被害者参加手続きと、2つの意見陳述
※本日、被害者参加弁護士として、交通死亡事故の公判期日に出席しました(代表弁護士)。
次回期日では意見陳述も行いますが、刑事訴訟法上の被害者の意見陳述は2つありますので、被害者参加と2つの意見陳述について、簡単に説明します。
■3面構造と被害者参加
犯罪の被害者は、かつては刑事裁判への参加が極めて限られ、裁判官、検察官、被告人および弁護人の3面構造の中で刑事裁判手続きは進められてきました。この基本構造は今日でも変わっていません。
しかし、犯罪被害者の刑事手続き関与は、着実に前進しています。
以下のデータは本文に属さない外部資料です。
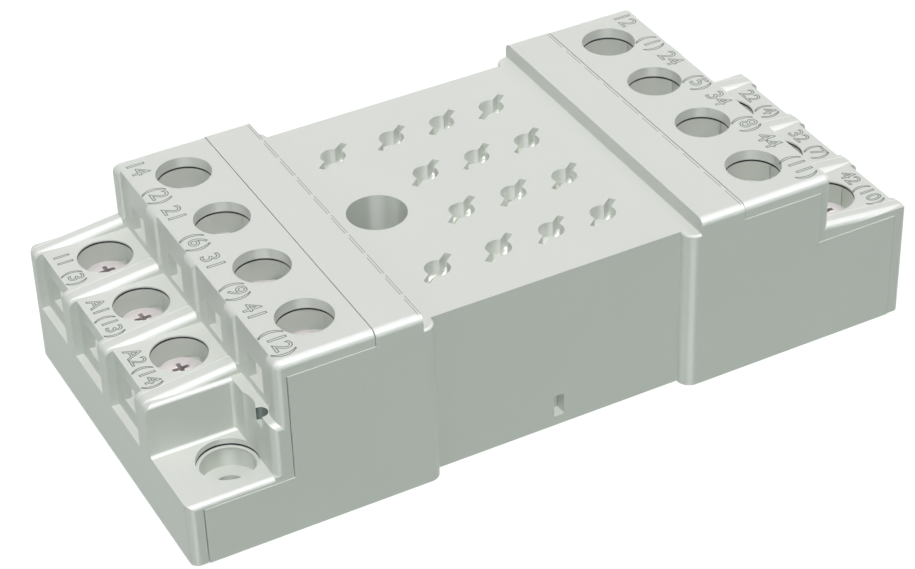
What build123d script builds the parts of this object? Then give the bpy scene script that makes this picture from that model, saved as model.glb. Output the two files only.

殊に、平成20年12月より開始された被害者参加制度は重要です。
→ 過去の記事 被害者参加制度と交通事故
今回は、被害者参加制度における意見陳述について、記述します。
■2つの意見陳述
犯罪被害者が加害者の刑事裁判の公判で意見を述べる方法は2つあります。
1)刑事訴訟法292条の2の意見陳述(平成12年改正により新設)
2)刑事訴訟法316条の38の意見陳述=犯罪被害者参加制度(19年改正により新設)
1)は被害に関する心情その他の被告事件に関する意見の陳述です(刑事訴訟法292条の2第1項)。
すなわち、同条項は「裁判所は、被害者等又は当該被害者の法定代理人から、被害に関する心情その他の被告事件に関する意見の陳述の申出があるときは、公判期日において、その意見を陳述させるものとする」と規定しています。
この意見陳述は、事実認定の証拠にはなりませんが、情状証拠にはなりうるものです(同条第9項)。したがって、2)の意見陳述を行う場合においても、1)の意見陳述の申出を予め検察官にしておく必要があります(同条第2項)。2)の意見陳述は、情状証拠にもならないとされているからです(後述)。
条文にある通り、1)では裁判所の許可も必要ありません。
2)は被害者参加制度による意見陳述であり、5つの参加内容の1つです(他の4つは、公判期日への出席、検察官に対する意見申述、証人尋問、被告人質問です)。
これは、「事実又は法律の適用について意見を申述する」ものであり、検察官の最終弁論である論告・求刑と同じことを、被害者も行えるようにするものです。
意見を申述できる範囲は、「訴因として特定された事実の範囲内」とされます(刑事訴訟法316条の38第1項)。
また、この陳述は情状証拠にもなりません(同条第4項)
裁判所の許可も必要です(同条1項)。この点でも、許可の不要な1)の意見陳述とは異なります。
このように、2つの意見陳述は要件や効果が異なりますので、注意が必要です。被害者参加弁護士を選任している場合には、1)の意見陳述を被害者参加人本人が行い、2)の意見陳述を被害者参加弁護士が行う、と役割分担が適切な場合も多いでしょう。
ちなみに、当事務所で現在受任している交通死亡事故の被害者参加の公判が本日行われました。意見陳述は次回ですが、1)について被害者参加人本人が、2)について被害者参加弁護士が行う予定で、その旨を本日の公開法廷でも裁判官に伝えています。